When the enormous man lumbers into Sushi Takara, heads turn. He plops down and fills out the little order cards that look like Monopoly money. In the next 45 minutes, he eats two pieces of white tuna, 32 sections of various rolls, seven hand rolls, a summer roll, an autumn roll, a spicy conch salad, something called a son-in-law egg, and three chunks of tempura bananas. "I could eat more," he says, "but I don't want to bore you." Then a waiter brings a huge plate of stuff that LaRue didn't order and walks off. By now, you can pretty much guess what happens.

"Excess has been with me my entire life in one form or another," he says. "I have found a balance with it. I can't let excess rule my life."

In another dimension, Joe LaRue would be merely local legend, a wisecracking gentle giant with a storm drain where his esophagus ought to be. His friend Marshall Levy, the former banquet sous chef at Turnberry, praises LaRue for working hard and pushing himself to invent new dishes. But Levy marvels at the cafeteria lunches in which his friend mows down three heaping plates of food. "How can one man eat so much food?" Levy says. "I don't know where it goes, I don't know how he doesn't get sick or something. To be honest, it was kind of nauseating."

It was 1999 when LaRue had the mini-epiphany that launched his athletic career. He had just come from the all-you-can-eat pancake breakfast at the Marathon Maple Festival in Marathon, New York, when he mentioned to someone that the festival ought to have a pancake-eating contest. He was told that they did -- and that he had missed it by an hour. He waited a year, then made like MacArthur and won the first of his three titles there.

"We've had some characters, some 300-pounders -- you can't fit a ribbon around their neck," says Connie White, who coordinates events at the festival. "They can't eat like Joe LaRue. Those guys go down in flames."

Florida opened a new world of eating for LaRue. In June 2002, he read about the Nathan's qualifier at Pembroke Lakes Mall after the fact. He went online and joined the IFOCE. "That's when they contacted me and told me, 'Hey there's a contest down your way,' " LaRue says. "I said, 'Oh, really? Kickass.' " It was conch fritters, in Key West. He drove down as an unknown and placed second, with 41 fritters down the ol' stovepipe.

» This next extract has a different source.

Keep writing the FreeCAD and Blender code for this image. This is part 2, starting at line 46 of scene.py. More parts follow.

Among those in his conch contrails: Ed "The Animal" Krachie, a two-time Nathan's winner at Coney Island.

"Dude, I was elated with second place," LaRue says. "I thought I could have won it. I hesitated for maybe 15 seconds -- which when you're competing is an eternity -- to catch my breath, look around for a second. I lost like two, three conch fritters."

Suddenly, a surreal thing was happening. LaRue was finding that an ability he had always taken for granted was being measured. And he happened to be one of the best in the world. The next year, he romped in the local qualifying event for the Nathan's competition, with 14 dogs, and at the 2003 Nathan's contest at Coney Island, he scarfed 19, good enough for eighth place. He followed that with a sixth-place finish at a chicken wings competition in Buffalo and seventh at a chicken taco contest in Grand Central Station.

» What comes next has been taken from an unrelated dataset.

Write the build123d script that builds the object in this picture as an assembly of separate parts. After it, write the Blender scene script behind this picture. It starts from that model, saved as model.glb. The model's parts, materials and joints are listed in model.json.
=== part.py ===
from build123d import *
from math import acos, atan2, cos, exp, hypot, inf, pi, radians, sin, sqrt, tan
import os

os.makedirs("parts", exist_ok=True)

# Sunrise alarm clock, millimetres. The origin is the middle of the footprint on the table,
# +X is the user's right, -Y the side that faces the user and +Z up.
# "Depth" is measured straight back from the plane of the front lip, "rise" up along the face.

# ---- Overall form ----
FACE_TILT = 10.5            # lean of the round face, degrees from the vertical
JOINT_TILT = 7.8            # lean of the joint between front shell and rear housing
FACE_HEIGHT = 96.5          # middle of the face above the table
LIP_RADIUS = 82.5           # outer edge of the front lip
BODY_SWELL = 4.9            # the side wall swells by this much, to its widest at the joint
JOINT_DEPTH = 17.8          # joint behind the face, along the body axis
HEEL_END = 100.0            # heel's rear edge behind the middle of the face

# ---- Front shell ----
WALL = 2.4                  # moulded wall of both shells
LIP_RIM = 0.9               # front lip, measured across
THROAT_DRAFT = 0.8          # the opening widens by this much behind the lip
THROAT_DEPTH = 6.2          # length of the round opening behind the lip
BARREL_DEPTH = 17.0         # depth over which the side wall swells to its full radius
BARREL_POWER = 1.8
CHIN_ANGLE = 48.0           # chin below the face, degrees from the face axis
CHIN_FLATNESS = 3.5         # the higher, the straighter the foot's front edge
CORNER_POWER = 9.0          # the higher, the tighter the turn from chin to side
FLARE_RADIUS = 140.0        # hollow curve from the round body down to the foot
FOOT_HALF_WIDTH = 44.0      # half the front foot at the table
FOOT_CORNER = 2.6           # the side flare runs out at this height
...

The only time LaRue has been formally kicked out of a restaurant was the day he pulled a chair up to a Shoney's breakfast buffet in Davie for a radio stunt in 2003. The manager shooed him. "Well, it's an all-you-can-eat buffet, right?" he replied. "I'm going to eat it all." The manager threatened to call the cops. LaRue filled a couple of plates and was noshing away when an officer arrived and politely escorted him out.

"I wasn't trying to be a hard nose, but I wasn't going to put up with that," general manager Barbara Higgins says. "Our biggest seller is our buffet. I get complaints when a child goes up and touches the food, much less an adult. I'm reasonable with people, but that's not reasonable."